Cracking Branches, Singing Leaves, and the Advent of Spring
A while back, as winter was still slowly whithering in spring’s wild embrace, I contracted Otitis Media for the first time in years. Hearing the muffled melody of cherry branches cracking in my hands and other leaves sliding between my fingers through my diseased left ear brought two thoughts to light.
I first remembered the horrid chlorine stench of that pool, where my fellow swimmer Mirko broke my eardrum during practice nearly sixteen years ago. Although he ran into me by mistake, I never found it in my heart to completely forgive him for the damage he wrought. Nor could I ever forget the sharpness of the pain that followed.
But strangely, the more I practiced my Kakubana and the worse my Otitis Media became, the less resentment I felt toward Mirko. This forgiving spirit surprised me a great deal, given the similarity of the pains invoked by my otitis and that old incident. By all accounts, I should have been hating the man even more fiercely.

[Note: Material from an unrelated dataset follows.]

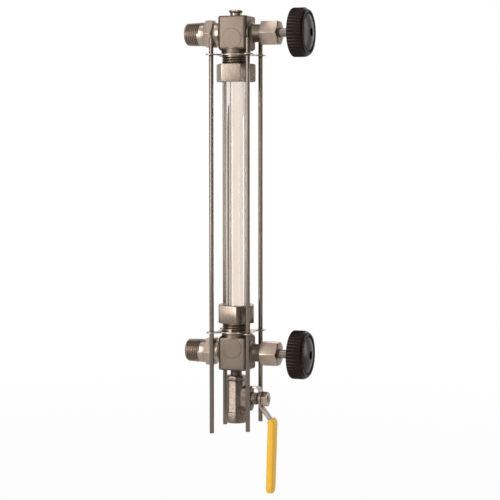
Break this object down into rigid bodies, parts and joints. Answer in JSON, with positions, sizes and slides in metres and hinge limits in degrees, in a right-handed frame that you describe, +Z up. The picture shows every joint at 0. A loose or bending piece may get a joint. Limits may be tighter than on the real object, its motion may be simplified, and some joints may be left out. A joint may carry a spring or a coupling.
{
  "type": "liquid level gauge",
  "caption": "Tubular glass liquid level gauge: glass between needle gauge valves with black handwheels, guard rods on stamped plates, vent plug and lever drain valve.",
  "frame": {"origin": "centre of the end face of the lower threaded shank, on the lower valve's stem axis", "axes": "+X from the vessel along the shank towards the handwheels, +Z up along the glass, +Y to the rear as seen in the picture"},
  "size_m": [0.117, 0.044, 0.4345],
  "materials": {
    "cast_bronze": "fine cast skin, satin",
    "machined_bronze": "turned and milled, satin",
    "stem_steel": "polished",
    "rod_steel": "drawn, satin",
    "plate_steel": "stamped, satin",
    "gauge_glass": "clear",
    "seal_rubber": "matt",
    "stem_packing": "braided, greased",
    "seat_ptfe": "smooth",
    "knob_plastic": "semi-gloss",
    "insert_brass": "turned",
    "drain_brass": "satin, lightly tarnished",
    "ball_chrome": "mirror",
    "lever_steel": "zinc plated",
    "grip_vinyl": "satin dipped vinyl"
  },
  "bodies": {
    "gauge": {"lower_valve_body": "cast_bronze", "lower_process_shank": "machined_bronze", "lower_stem_packing": "stem_packing", "lower_packing_bush": "machined_bronze", "lower_packing_nut": "machined_bronze", "lower_tube_gasket": "seal_rubber", "lower_glass_packing": "seal_rubber", "lower_gland_follower": "machined_bronze", "lower_gland_nut": "machined_bronze", "lower_guard_plate": "plate_steel", "upper_valve_body": "cast_bronze", "upper_process_shank": "machined_bronze", "upper_stem_packing": "stem_packing", "upper_packing_bush": "machined_bronze", "upper_packing_nut": "machined_bronze", "upper_tube_gasket": "seal_rubber", "upper_glass_packing": "seal_rubber", "upper_gland_follower": "machined_bronze", "upper_gland_nut": "machined_bronze", "upper_guard_plate": "plate_steel", "gauge_glass": "gauge_glass", "guard_rod_front_left": "rod_steel", "guard_rod_front_right": "rod_steel", "guard_rod_rear_left": "rod_steel", "guard_rod_rear_right": "rod_steel", "drain_end": "drain_brass", "drain_body": "drain_brass", "drain_upper_seat": "seat_ptfe", "drain_lower_seat": "seat_ptfe", "drain_stem_seal": "seat_ptfe", "drain_gland": "drain_brass", "vent_plug": "machined_bronze"},
    "lower_tip": {"lower_stem_tip": "stem_steel"},
    "lower_wheel": {"lower_stem": "stem_steel", "lower_handwheel": "knob_plastic", "lower_handwheel_insert": "insert_brass"},
    "upper_tip": {"upper_stem_tip": "stem_steel"},
    "upper_wheel": {"upper_stem": "stem_steel", "upper_handwheel": "knob_plastic", "upper_handwheel_insert": "insert_brass"},
    "drain_handle": {"drain_ball": "ball_chrome", "drain_stem": "stem_steel", "drain_lever": "lever_steel", "drain_grip": "grip_vinyl", "drain_lever_nut": "machined_bronze"}
  },
  "joints": [
    {"name": "lower_tip_slide", "type": "slide", "parent": "gauge", "child": "lower_tip", "axis": [1, 0, 0], "range_m": [-0.0048, 0.0016]},
    {"name": "lower_wheel_turn", "type": "hinge", "parent": "lower_tip", "child": "lower_wheel", "pos_m": [0.0465, 0, 0], "axis": [1, 0, 0], "range_deg": [-1080, 360]},
    {"name": "upper_tip_slide", "type": "slide", "parent": "gauge", "child": "upper_tip", "axis": [1, 0, 0], "range_m": [-0.0048, 0.0016]},
    {"name": "upper_wheel_turn", "type": "hinge", "parent": "upper_tip", "child": "upper_wheel", "pos_m": [0.0465, 0, 0.28575], "axis": [1, 0, 0], "range_deg": [-1080, 360]},
    {"name": "drain_lever_turn", "type": "hinge", "parent": "gauge", "child": "drain_handle", "pos_m": [0.0465, 0, -0.0415], "axis": [1, 0, 0], "range_deg": [-90, 0]}
  ],
  "couplings": [
    {"joint": "lower_tip_slide", "follows": "lower_wheel_turn", "m_per_rad": 0.00025266},
    {"joint": "upper_tip_slide", "follows": "upper_wheel_turn", "m_per_rad": 0.00025266}
  ]
}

Instead, I realized I had let this accident go in that moment of calm bewilderment at my thoughts. With every new crack in their twisted wood and every fallen petal from their flowers, the cherry branches I was bending seemed to whisper an approvingly kind melody to my near-deaf ear.
I kept delicately torturing them with my flower arrangement scissors in the spring air, lost in my craft. Then, when my kakubana finally stood in its vase, I could hear myself whisper to the petals:
“Mirko, I forgive you.”
Sometimes, even the oldest of wounds heal, after all.